A new impetus was given to athletics at Columbia last June when the 'varsity crew defeated Cornell and Pennsylvania on the Hudson. In every branch of sport at Columbia the influence of this race has been felt. It has been considered best by W. H. Fearing, Jr., and Trainer Fred Stone, not to put the candidates for the Mott Haven team into training until after the mid-year examinations, which will end on February 8, but they have already singled out the men who, by their records in the past, should show up well in their respective events.
The bicyclists will be perhaps the most prominent on the track. The college has many excellent riders. There are Goodman and Ottman, and Dickie, who won the two-mile handicap from scratch within two seconds of the intercollegiate record time at the fall games; W. H. Bird, a N. Y. Athletic Club man; Williams, why rode second in the Princeton-Columbia intercollegiate meet last spring; George Ruppert; Morrill, who won his heat in the intercollegiate race two years ago, and Captain Fearing, who scored Columbia's only point in the '95 intercollegiate meet.

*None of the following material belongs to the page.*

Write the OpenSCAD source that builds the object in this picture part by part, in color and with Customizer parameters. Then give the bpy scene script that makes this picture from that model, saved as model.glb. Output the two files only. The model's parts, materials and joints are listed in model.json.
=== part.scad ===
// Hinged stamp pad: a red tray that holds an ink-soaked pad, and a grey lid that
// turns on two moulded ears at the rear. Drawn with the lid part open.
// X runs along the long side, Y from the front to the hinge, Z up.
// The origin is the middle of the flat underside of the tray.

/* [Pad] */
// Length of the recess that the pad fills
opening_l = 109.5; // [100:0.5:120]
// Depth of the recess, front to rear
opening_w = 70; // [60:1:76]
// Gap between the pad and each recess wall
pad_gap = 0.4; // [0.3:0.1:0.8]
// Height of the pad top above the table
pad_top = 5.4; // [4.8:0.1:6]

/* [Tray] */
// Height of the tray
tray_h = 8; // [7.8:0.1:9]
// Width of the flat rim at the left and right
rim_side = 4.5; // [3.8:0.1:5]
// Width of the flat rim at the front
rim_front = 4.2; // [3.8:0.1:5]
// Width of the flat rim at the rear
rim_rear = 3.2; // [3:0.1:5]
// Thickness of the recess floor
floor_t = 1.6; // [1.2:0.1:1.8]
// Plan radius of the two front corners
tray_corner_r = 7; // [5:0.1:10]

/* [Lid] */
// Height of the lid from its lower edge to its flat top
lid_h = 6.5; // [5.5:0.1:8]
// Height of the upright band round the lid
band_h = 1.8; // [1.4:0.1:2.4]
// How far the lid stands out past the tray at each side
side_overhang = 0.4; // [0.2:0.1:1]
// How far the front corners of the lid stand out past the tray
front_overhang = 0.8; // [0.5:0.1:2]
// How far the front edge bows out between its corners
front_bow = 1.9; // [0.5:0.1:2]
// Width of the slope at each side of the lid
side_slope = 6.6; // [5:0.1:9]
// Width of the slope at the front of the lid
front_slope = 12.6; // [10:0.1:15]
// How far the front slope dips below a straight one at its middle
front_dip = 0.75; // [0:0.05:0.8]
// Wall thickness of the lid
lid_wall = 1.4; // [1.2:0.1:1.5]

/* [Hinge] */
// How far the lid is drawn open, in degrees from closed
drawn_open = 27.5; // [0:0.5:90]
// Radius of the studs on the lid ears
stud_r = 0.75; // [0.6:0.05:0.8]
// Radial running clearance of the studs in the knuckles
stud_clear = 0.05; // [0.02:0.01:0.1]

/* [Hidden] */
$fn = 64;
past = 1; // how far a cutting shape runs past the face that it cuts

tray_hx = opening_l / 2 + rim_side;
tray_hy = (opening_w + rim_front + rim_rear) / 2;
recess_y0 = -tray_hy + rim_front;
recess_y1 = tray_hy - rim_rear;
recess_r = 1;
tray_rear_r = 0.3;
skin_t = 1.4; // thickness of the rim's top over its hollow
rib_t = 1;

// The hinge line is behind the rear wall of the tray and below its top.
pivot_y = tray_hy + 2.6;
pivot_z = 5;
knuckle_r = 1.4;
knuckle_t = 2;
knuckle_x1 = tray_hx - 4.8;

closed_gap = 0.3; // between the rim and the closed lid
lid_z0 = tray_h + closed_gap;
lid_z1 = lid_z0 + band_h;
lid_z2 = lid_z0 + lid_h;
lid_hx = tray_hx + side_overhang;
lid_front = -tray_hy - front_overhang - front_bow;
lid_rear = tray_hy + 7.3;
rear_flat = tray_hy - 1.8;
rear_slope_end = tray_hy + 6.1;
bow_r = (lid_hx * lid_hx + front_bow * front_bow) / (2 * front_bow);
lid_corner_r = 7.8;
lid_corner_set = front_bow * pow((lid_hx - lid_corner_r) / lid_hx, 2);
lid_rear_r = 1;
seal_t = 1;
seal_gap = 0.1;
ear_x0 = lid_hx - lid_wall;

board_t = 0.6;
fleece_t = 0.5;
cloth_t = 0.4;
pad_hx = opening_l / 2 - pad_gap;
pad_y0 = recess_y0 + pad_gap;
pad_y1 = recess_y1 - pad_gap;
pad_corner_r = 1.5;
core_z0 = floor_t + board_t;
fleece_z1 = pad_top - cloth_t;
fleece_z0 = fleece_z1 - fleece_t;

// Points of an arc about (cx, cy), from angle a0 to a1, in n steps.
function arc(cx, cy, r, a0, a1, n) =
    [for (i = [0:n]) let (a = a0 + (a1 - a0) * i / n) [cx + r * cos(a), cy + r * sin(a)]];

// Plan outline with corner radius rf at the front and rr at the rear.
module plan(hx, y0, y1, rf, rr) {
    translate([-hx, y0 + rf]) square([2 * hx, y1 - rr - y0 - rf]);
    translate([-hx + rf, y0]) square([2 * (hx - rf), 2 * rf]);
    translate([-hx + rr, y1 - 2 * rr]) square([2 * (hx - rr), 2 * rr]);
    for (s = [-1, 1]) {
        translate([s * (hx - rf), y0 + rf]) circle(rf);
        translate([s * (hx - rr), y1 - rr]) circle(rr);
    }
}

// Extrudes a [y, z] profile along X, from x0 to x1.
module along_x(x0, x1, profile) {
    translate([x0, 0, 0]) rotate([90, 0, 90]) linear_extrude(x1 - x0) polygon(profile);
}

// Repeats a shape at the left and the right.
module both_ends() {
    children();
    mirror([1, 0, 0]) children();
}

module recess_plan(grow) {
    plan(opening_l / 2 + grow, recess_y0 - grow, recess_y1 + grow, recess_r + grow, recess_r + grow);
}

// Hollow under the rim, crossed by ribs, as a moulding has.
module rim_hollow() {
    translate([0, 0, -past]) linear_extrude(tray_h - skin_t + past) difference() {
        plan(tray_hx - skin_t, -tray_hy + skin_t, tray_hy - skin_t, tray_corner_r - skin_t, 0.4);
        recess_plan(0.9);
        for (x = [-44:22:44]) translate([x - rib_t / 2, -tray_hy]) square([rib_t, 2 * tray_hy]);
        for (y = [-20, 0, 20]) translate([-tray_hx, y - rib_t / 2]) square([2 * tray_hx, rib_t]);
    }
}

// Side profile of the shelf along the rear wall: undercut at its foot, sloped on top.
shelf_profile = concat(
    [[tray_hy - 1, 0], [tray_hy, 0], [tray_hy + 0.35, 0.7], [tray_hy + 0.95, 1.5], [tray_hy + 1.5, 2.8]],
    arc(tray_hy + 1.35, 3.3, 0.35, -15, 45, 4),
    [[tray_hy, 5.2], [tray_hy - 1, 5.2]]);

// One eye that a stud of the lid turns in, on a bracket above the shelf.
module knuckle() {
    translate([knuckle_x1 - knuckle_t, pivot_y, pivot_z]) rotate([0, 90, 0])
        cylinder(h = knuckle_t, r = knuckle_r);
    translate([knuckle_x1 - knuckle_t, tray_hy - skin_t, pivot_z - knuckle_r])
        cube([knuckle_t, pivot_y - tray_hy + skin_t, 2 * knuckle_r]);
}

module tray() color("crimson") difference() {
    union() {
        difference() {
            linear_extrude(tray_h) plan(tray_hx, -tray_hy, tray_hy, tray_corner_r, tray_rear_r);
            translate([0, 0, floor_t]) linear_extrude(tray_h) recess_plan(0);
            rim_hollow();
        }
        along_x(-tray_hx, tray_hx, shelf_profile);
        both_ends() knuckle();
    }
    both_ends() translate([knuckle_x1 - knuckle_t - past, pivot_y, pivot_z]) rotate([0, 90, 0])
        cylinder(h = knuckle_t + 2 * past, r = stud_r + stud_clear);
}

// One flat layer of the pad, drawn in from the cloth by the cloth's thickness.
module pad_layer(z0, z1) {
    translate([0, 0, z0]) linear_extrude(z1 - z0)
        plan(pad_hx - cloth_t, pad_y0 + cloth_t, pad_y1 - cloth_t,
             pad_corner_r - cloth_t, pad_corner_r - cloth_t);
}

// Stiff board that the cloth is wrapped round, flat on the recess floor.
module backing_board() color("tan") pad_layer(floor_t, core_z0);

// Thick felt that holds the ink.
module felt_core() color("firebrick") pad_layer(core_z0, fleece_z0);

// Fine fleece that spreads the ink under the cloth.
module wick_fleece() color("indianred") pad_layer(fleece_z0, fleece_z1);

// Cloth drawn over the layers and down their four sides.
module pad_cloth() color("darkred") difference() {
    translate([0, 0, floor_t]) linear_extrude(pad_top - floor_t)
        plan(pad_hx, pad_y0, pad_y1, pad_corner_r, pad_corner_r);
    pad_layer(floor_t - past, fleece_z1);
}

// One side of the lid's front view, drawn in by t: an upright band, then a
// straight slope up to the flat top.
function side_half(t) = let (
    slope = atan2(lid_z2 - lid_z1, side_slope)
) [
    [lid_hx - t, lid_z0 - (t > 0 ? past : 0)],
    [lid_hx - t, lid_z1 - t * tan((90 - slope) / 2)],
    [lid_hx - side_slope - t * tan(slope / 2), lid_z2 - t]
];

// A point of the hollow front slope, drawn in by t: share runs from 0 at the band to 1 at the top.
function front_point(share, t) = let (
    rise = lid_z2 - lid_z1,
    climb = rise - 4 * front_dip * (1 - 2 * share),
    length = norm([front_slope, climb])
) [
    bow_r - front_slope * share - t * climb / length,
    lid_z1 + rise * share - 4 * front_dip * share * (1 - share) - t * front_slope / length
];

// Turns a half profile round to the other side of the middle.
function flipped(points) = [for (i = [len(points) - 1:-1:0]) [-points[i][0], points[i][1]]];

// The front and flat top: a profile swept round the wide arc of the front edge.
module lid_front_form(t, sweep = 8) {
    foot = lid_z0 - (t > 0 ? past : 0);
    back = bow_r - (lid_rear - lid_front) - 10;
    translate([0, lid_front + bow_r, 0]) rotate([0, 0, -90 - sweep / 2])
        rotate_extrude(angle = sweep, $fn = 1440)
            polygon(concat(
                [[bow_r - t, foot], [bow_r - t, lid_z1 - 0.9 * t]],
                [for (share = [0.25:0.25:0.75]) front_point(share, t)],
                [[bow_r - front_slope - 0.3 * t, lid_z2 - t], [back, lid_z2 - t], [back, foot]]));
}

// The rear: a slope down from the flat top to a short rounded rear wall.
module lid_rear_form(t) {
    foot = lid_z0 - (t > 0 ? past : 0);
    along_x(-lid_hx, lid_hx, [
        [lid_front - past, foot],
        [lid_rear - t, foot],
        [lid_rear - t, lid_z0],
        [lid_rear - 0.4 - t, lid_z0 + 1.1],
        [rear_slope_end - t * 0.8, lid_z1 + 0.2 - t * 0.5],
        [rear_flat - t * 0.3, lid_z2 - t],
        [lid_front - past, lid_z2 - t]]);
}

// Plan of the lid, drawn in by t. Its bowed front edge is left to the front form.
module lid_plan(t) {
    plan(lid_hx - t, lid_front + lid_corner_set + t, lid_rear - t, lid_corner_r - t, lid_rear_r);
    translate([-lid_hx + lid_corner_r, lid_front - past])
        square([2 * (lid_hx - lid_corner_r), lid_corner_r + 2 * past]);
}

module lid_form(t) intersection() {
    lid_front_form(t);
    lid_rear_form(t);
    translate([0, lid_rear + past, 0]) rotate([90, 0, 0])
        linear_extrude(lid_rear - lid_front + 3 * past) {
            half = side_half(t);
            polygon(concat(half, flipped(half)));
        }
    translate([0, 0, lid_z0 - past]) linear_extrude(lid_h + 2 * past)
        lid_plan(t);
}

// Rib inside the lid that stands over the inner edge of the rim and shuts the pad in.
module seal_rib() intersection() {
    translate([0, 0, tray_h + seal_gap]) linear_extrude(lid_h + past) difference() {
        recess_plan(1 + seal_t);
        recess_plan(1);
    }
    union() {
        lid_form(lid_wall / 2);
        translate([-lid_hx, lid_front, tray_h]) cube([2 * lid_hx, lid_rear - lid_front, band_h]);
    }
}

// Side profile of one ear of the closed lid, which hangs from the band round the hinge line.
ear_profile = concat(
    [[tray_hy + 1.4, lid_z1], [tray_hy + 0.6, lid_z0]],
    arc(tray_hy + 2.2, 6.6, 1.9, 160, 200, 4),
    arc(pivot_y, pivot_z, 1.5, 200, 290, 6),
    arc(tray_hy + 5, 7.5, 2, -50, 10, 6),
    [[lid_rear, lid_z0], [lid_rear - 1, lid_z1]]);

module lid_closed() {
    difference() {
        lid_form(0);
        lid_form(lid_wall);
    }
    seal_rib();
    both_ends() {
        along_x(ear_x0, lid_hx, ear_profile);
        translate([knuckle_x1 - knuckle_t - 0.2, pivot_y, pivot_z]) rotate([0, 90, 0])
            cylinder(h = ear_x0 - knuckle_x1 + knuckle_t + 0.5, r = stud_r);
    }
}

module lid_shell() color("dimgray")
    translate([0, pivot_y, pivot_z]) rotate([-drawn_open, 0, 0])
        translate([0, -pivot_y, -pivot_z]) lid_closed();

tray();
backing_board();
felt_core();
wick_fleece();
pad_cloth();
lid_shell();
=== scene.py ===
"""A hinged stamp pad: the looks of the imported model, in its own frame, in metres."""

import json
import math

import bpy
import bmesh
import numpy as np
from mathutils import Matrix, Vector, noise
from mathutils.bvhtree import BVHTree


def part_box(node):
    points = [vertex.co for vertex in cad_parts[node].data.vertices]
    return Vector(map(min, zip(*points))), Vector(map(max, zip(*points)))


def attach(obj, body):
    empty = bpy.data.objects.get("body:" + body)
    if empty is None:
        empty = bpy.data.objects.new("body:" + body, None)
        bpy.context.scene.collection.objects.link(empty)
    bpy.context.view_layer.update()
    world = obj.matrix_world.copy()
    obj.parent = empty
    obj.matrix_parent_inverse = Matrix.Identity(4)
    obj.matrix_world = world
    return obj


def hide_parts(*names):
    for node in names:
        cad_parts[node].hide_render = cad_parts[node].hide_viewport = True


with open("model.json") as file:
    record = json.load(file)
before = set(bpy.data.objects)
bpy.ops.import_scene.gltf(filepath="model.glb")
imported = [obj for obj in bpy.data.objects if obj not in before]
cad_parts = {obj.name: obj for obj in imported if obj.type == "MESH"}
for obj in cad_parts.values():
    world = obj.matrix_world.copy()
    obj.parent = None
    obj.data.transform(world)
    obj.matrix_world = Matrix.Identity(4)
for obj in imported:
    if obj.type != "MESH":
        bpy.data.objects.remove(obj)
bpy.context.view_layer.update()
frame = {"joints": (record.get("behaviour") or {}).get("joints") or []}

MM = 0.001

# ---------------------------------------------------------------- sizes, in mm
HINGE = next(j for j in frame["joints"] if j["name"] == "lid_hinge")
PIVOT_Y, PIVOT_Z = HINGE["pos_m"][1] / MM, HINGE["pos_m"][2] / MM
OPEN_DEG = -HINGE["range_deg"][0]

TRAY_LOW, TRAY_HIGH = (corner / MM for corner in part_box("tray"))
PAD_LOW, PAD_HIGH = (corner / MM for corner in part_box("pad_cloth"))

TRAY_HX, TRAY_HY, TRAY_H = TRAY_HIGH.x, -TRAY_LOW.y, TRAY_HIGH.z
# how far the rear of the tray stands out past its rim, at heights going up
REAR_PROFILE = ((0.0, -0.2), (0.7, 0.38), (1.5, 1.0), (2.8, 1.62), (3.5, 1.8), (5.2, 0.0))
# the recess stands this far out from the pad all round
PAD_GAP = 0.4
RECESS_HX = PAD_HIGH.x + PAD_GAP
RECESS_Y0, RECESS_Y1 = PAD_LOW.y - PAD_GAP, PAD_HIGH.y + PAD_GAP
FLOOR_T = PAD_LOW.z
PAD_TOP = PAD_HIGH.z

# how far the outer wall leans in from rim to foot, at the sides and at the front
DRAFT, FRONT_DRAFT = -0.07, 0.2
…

Besides these there are a good many less prominent riders who will probably come out during the coming months. Owing to the fact that there are such a number of good men, the competition for positions on the track team will cause the utmost rivalry, and this of course will produce the best results. It is likely that five points will go to Columbia in the two-mile race at the Mott Haven games, and in the dual games with Princeton eight points are regarded as a sure thing.
Another intercollegiate event which Columbia men are counting upon is the running high jump. S. A. W. Baltazzi, who jumped second to Sweeney in the international games, and who has cleared 5 feet 11 inches, is their best man. Backing him up for the places are Burke '96, J. D. Pell '99 and Forman '99, each of whom is good for 5 feet 6 inches. For the broad jump there are Clark '97, Burke '96, and N. G. Bijur '96-all twenty feet men.
In the runs Columbia has some strong men. At the mile, R. H. Bacon '96, W. W. Lightipe '98, F. Fuller '97, R. L. Eaton '98, J. L. Armstrong '98, and A. B. Tappin '99, the latter last year's interscholastic champion, are each capable of covering the distance under 4.40. At the half, Kingsley, has a record of 2.03.25. The quarter mile is another event in which Columbia should show well with such men available as G. T. Kirby '98, A. E. Schaff '99, N. G. Bijur '96, and Chatain '96, each good for at least 54s. At the 220 and 100 yard dashes are Clark '97, Caswell '98, Moffit '99, the Lawrenceville sprinter, Underhill and Miller, the champion of the Pacific coast colleges.
Hunz Von Baur '99, S. H. Bijur '97, and J. D. Pell '99, will represent Columbia in the hurdles.